Terpenoids are widely distributed in plants and play important roles in the regulation of plant growth and development and in the interactions between plants and both the environment and other organisms. However, terpene synthase (TPS) genes have not been systematically investigated in the tetraploid Gossypium hirsutum. In this study, whole genome identification and characterization of the TPS family from G. hirsutum were carried out. Eighty-five TPS genes, including 47 previously unidentified genes, were identified in the G. hirsutum genome and classified into 5 subfamilies according to protein sequence similarities, as follows: 43 GhTPS-a, 29 GhTPS-b, 4 GhTPS-c, 7 GhTPS-e/f, and 2 GhTPS-g members. These 85 TPS genes were mapped onto 19 chromosomes of the G. hirsutum genome. Segmental duplications and tandem duplications contributed greatly to the expansion of TPS genes in G. hirsutum and were followed by intense purifying selection during evolution. Indentification of cis-acting regulatory elements suggest that the expression of TPS genes is regulated by a variety of hormones.
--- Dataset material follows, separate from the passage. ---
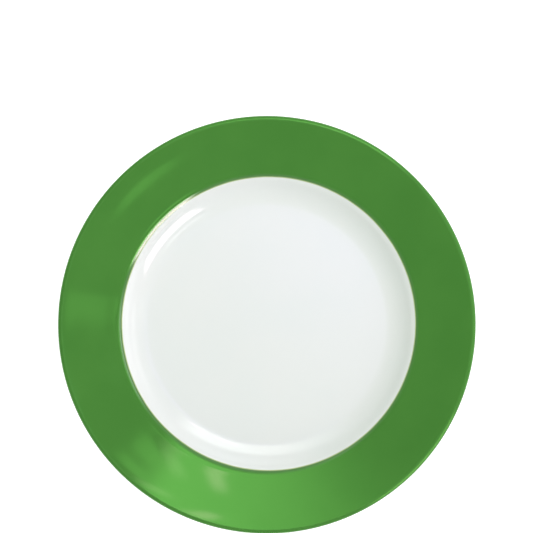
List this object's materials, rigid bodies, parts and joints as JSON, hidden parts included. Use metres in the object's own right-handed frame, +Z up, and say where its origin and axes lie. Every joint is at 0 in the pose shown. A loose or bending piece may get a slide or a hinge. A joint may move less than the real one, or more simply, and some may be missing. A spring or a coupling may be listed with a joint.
{
  "type": "dinner plate",
  "caption": "Round porcelain dinner plate with a flat floor, a coved well, a broad rising rim in coloured glaze, a rounded lip and a foot ring underneath.",
  "frame": {"origin": "on the plate's axis, in the plane that the foot ring stands on", "axes": "+Z up along the plate's axis of revolution; +X and +Y are any two directions at right angles across it"},
  "size_m": [0.26, 0.26, 0.024],
  "materials": {
    "bisque_porcelain": "matte",
    "clear_glaze": "gloss",
    "green_glaze": "gloss"
  },
  "bodies": {
    "root": {"porcelain_body": "bisque_porcelain", "well_glaze": "clear_glaze", "rim_colour_glaze": "green_glaze", "underside_glaze": "clear_glaze", "foot_recess_glaze": "clear_glaze"}
  },
  "joints": []
}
RNA sequencing (RNA-seq) expression profile analysis revealed that the TPS genes had distinct spatiotemporal expression patterns, and several genes were highly and preferentially expressed in the leaves of cotton with gossypol glands (glanded cotton) versus a glandless strain. Virus-induced gene silencing (VIGS) of three TPS genes yielded plants characterized by fewer, smaller, and lighter gossypol glands, which indicated that these three genes were responsible for gland activity. Taken together, our results provide a solid basis for further elucidation of the biological functions of TPS genes in relation to gland activity and gossypol biosynthesis to develop cotton cultivars with low cottonseed gossypol contents.